Running tests locally¶
Some tests do not require access to the Konfuzio Server. Those are marked as “local”.
To run all tests, do:
pytest
To run only local tests, do:
pytest -m 'local'
To run tests from a specific file, do:
pytest tests/<name_of_the_file>.py
Running tests in Docker¶
If you have problems with the dependencies, a solution could be to use a docker to run the code. Check here the steps for how to run/debug Python code inside a Docker container.
General Motivation for using the VS Code Remote Development Extension¶
When it comes to running your code consistently and reliably, container solutions like Docker can play to their strengths. Even if you are not using Docker for deployment, as soon as you collaborate with other developers testing pipelines have to be in place to ensure that a new merge does not accidentally break the whole project. Collaborating can also mean very different operating systems and configurations that lead to varying behaviors on different machines. This issue is also commonly resolved using Docker. But this of course means that there can be differences between your local machine and the Docker container when it comes to dependencies, which leads to tedious dependency management and prolonged feedback loops (especially on Windows) as you have to wait to see if the code you build really runs as expected in the Docker container. The best solution would be if you could combine the development tools of a Python IDE with the consistent test and execution results of a Docker container. Running a docker container on a local machine is quite easy. Though setting up your container for debugging is not always straightforward. Luckily Microsoft’s Visual Studio Code Remote Development Extension offers a functional and easy to use solution.
1. Download and Install VS Code on your machine¶
Either use this link to download the VS Code or, if you are on Linux and have snap installed, just run (for this tutorial v1.56.2 was used):
sudo
snap
install - -classic
code
If you have not already installed Docker, download and install it here.
2. Pull/Create your project that includes the relevant Docker file¶
In most cases you are going to be using git, so just set up a new git-repository via the terminal, VS Code’s built-in console or VS Code’s git extension. This project should, of course, include the Docker file that is used for deployment and which behavior you want to mimic locally.
If you just want to try out how this all works, you can clone our SDK from its GitHub page and add a Dockerfile with the following content:
# simple docker file
FROM python:3.8-slim
ADD setup.py /code/setup.py
ADD konfuzio_sdk /code/konfuzio_sdk
ADD README.md /code/README.md
WORKDIR /code/
RUN python3.8 -m venv /opt/venv
ENV PATH="/opt/venv/bin:$PATH" VIRTUAL_ENV="/opt/venv"
RUN pip install -e .
RUN pip install pytest
3. Install the remote development extension¶
In VS Code open the extensions tab (its icon is located in the left sidebar) and search Remote - Containers (or for its ID: ms-vscode-remote.remote-containers). Install the extension.

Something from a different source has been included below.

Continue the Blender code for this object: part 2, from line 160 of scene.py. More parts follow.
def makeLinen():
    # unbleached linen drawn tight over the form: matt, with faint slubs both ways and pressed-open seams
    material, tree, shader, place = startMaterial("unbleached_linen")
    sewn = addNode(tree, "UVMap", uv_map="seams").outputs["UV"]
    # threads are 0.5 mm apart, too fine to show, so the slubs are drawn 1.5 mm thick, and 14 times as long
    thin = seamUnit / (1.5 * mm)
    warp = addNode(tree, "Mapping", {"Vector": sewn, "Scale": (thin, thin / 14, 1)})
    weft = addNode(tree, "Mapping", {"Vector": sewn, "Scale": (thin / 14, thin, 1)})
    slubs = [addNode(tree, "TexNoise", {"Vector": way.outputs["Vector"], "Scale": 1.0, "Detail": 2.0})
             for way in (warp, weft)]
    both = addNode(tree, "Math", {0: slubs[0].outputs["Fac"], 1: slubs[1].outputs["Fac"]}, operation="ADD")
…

4. Set up your remote development environment¶
You should now be able to find the remote extension’s symbol (arrows on a green background) in the bottom left corner of the VS Code window (picture below). Clicking on the symbol opens the extension’s command pallet, which from now on is going to be our main access point to the extension.

In the Command Pallet (‘View’ > ‘Command Pallet’) select ‘Remote-Containers: Add Development Container Configuration Files’ > ‘From $your_dockerfile’

Now you should see in the file explorer under .devcontainer your devcontainer.json file. Open it. These are the basic configurations of your devcontainer. Most of this can be left unchanged. Maybe give your container a name by changing the ‘name’ variable. Additionally, you should specify all the ports you need inside your Docker container in ‘forwardPorts’. If you are working with the sample project you do not need to specify any ports.

5. Build and run your Docker container¶
Open the extension’s command pallet by clicking on the arrows in the bottom left and search for ‘Reopen Folder in Container’. If you are doing this the first time, this builds the Docker container and thus can take quite a bit of time.
To confirm that you are now inside the container look again to the bottom left. You should now be able to see ‘Dev Container: $your_name’ next to the two arrows.

6. Install the Python extension inside the Docker container to debug and run Python files¶
Again open up the extensions tab (now inside the Docker container) and install the Python extension (ID: * ms-python.python*).
Now you can debug/run any Python file you want. Open up the chosen Python file and the ‘Run and Debug’ tab by clicking the run/debug icon that should be now available on the left taskbar.
Click ‘Run and Debug’ > ‘Python File’ and you are good to go. Before make sure to set the needed breakpoints by clicking to the left of the line numbers.

If you want to evaluate certain expressions while debugging, open up the terminal (if it is not open already) by clicking ‘View’ > ‘Terminal’. One of the terminal’s tabs is the debug console, where you can evaluate any expression.
If you are in the sample project you can make sure that the Docker container works as expected by entering the tests folder (‘cd tests’) and executing:
pytest - m
local

Additional Tips¶
If you want to switch back to your local machine (to e.g. switch branch), open the extension’s command pallet by clicking on the arrows and select ‘Reopen Folder Locally’.
If you want to rebuild the container, because e.g. a different branch uses different dependencies, open the extension’s command palette and click ‘Rebuild Container’. (This of course means that you have to reinstall the Python extension - if this becomes annoying you can specify its ID in the devcontainer.json file to be pre-installed with every rebuild).